As far as feature documentaries about the history of film, be it about specific genres, films or film talent, are more often than not “tough sledding.” Droll, self serious and completely superficial, a vast majority of documentaries about the history of film feel lifeless and simply a series of facts told to the audience by whoever the filmmaker could get in the booth that day.
This, however, could not be further from the truth when discussing Dawson City: Frozen Time. Despite having a relatively dry title, Bill Morrison’s latest and possibly greatest work sends us back to the earliest days of the medium, or at least after initially setting the stage for what would come. In 1978, a man in the small Canadian village of Dawson City uncovered a treasure trove of roughly 500 nitrate film reels, with their origins in back half of the 1910’s. This discovery thrusts the viewers back into the earliest days not only of cinema but of Dawson City itself, a massively important city in Canadian history, as its role in the Klondike Gold Rush could never go understated. Sid Grauman has connections to the city, as does the family of a certain lunatic who is currently the 45th President of these United States (the earliest Trump property was founded during the aforementioned Gold Rush here). However, when the city began getting motion pictures sent to their theaters, they would be prints with years worth of wear and tear, and far too expensive to do anything with other than exhibit and then send to storage.
Or catch fire. “Cinema was born of an explosive” is one of the earliest subtitles you’ll see pop up on the screen, sending the film down one of its earliest dives into history, this of film itself, specifically nitrate film. With all of these prints sitting in storage, numerous fires occurred, which itself makes the subsequent discovery of the prints in 1978 all the more thrilling. Included among those ranks were at least 372 features, and even newsreel footage, including incredibly rare footage of the infamous “Black Sox” World Series from 1919. The viewer becomes privy to numerous moments from these discovered films, which admittedly look rough, but carry with them tactile history and an energy all their own.

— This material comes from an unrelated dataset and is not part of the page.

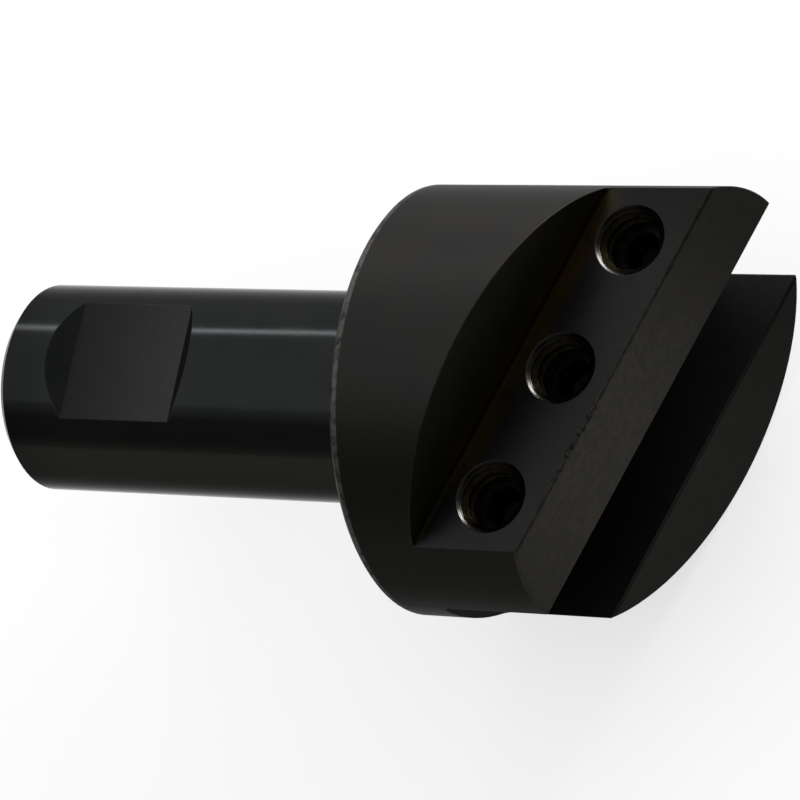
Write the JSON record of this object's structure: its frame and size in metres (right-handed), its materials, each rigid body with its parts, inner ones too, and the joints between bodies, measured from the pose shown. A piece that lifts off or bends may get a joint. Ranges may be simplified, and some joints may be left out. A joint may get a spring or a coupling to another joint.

These are some of the documentary’s most exciting moments, and while they’re also some of the more sad (it’s hard not to get upset watching these rare classics look so degraded) each frame screams with a vitality that can’t truly be described.
Dawson City isn’t just a collection of film clips however. As previously mentioned, the film looks at the history of the players within this story, and does so in a thrillingly experimental manner. With a score from Sigur Ros collaborator Alex Somers, Dawson City is a poignant and powerful historical document that is admittedly a dense piece of work but one of captivating liveliness. Collecting archival footage, interviews and film clips, Morrison’s latest work pairs beautifully with his masterpiece Decasia, proving him to be a superb screen historian. More in the tradition of film collage work than anything relating to mainstream documentary cinema, Dawson City inverts expectations, turning the type of Ken Burns-ian history lesson into a lavishly edited, charismatically written film experiment.
Instead of having droll voiceover, the film uses titles to tell these stories, and again while that may leave many mainstream viewers a bit lost, this is a gorgeously crafted and impossibly engaging look into turn-of-the-19th Century capitalism, nitrate film and one of the most important discoveries in all of film history.